The basic hardware design of a manual transmission might not have changed that much over the years, but that belies a lot of the detail work that goes into designing a manual gearbox. “For every application what we get from the customers is the design book,” says Raul Rayas, director of engineering at tier-one supplier Tremec. “This design book is very very extensive, sometimes 200 pages of requirements.”

Rayas says that automakers want performance—shift quality, speed, torque capability—reliability, durability, and efficiency. (Efficiency in a transmission refers to how much power is lost between the engine and output shaft.) Building a reliable, durable, and efficient gearbox that’s pleasant to use requires huge investment. It’s why Tremec’s TR6060 has been on the market for years, itself a derivative of the long-running T56; there’s a lot of work lavished on improving the details. 

“We have designed gears with very low inertia,” Rayas says. “This helps to improve efficiency and as well helps to have a better shift quality because there is less mass to be synchronized in both upshifts and downshifts.” 

And on the efficiency side, Rayas says that while most automakers require between 90 and 95 percent, he’s seen as high as 97 percent in testing.

“[W]e have the latest software, the simulation tools to design transmissions,” he adds. “We can evaluate the virtual prototypes ahead of the hardware that will prove out that our designs are good. And one of the things that we have seen is that our correlation between the virtual prototypes and the real prototypes is very close.” 

That design stage is important, and it plays into how to make the business case for what is ultimately a small amount of transmissions in the big scheme of things. Developing and running all that software is expensive, but it can save a lot of cost down the line. 

In its bid to save costs, Porsche actually co-developed the 911’s seven-speed manual transmission alongside the first generation of PDK, its dual-clutch transmission. 

“[W]e developed the [first-generation] PDK as a manual transmission,” Rosler says. “So the hardware is pretty much the same stuff except for the hydraulics.”

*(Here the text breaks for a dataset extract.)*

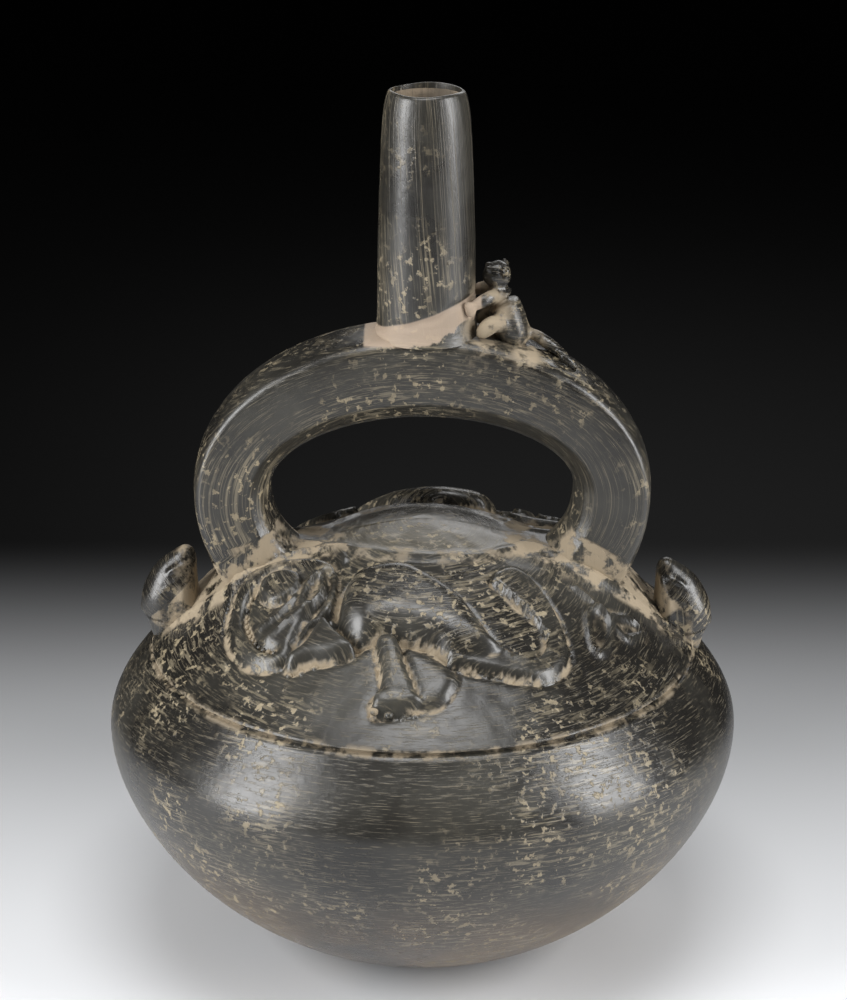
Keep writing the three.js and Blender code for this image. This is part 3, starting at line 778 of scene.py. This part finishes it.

This represented what Rosler describes as a “big, big” investment from Porsche years ago—PDK debuted in the facelifted 997-generation 911 in 2008, while the 991-generation 911, equipped from the off with PDK, arrived in 2011—but one that’s paid off. He proudly shares that currently, around 50 percent of rear-drive Carrera GTS sales in the US are manual cars. 

Generally, the take rate for manual Porsches is strong over here, much more so than in other markets. And given that the US is Porsche’s biggest sports-car market, that translates to a significant amount of cars. Still, there’s a question on whether or not sales here and elsewhere justify sticking with the manual long-term.

Volkswagen is dropping the manual transmission in the Golf with the recently facelifted Mk 8.5 version of the car. While the EU’s ultra-strict Euro 7 (noise and particle) emissions standards were pushed back from 2025 to 2027, VW developed the Mk 8.5 to meet the standard earlier. For some combination of cost, emissions performance, and low sales, it decided to ditch the manual. Despite the fact that a large number of GTIs and Golf Rs sold in the US are manuals. 

Manual-transmission stalwarts BMW even proclaimed that diehards should buy their stick-shift M cars while they still have a chance; They’ll be phased out of BMW’s lineup in the near future. 

This doesn’t necessarily mean the same thing for Porsche, it’s not apples-to-apples. But many of the same factors are at play here, and relatively strong sales don’t necessarily justify a manual on their own.

Rosler hopes the stick will stick around though. So much of his job is involved in software these days, getting back to pure mechanical objects is a pleasure. 

“These mechanical things are like a classic watch for me… and as we can see, there are customers for that. They like these mechanical things,” he says. “I hope we can keep it a little bit in the future.”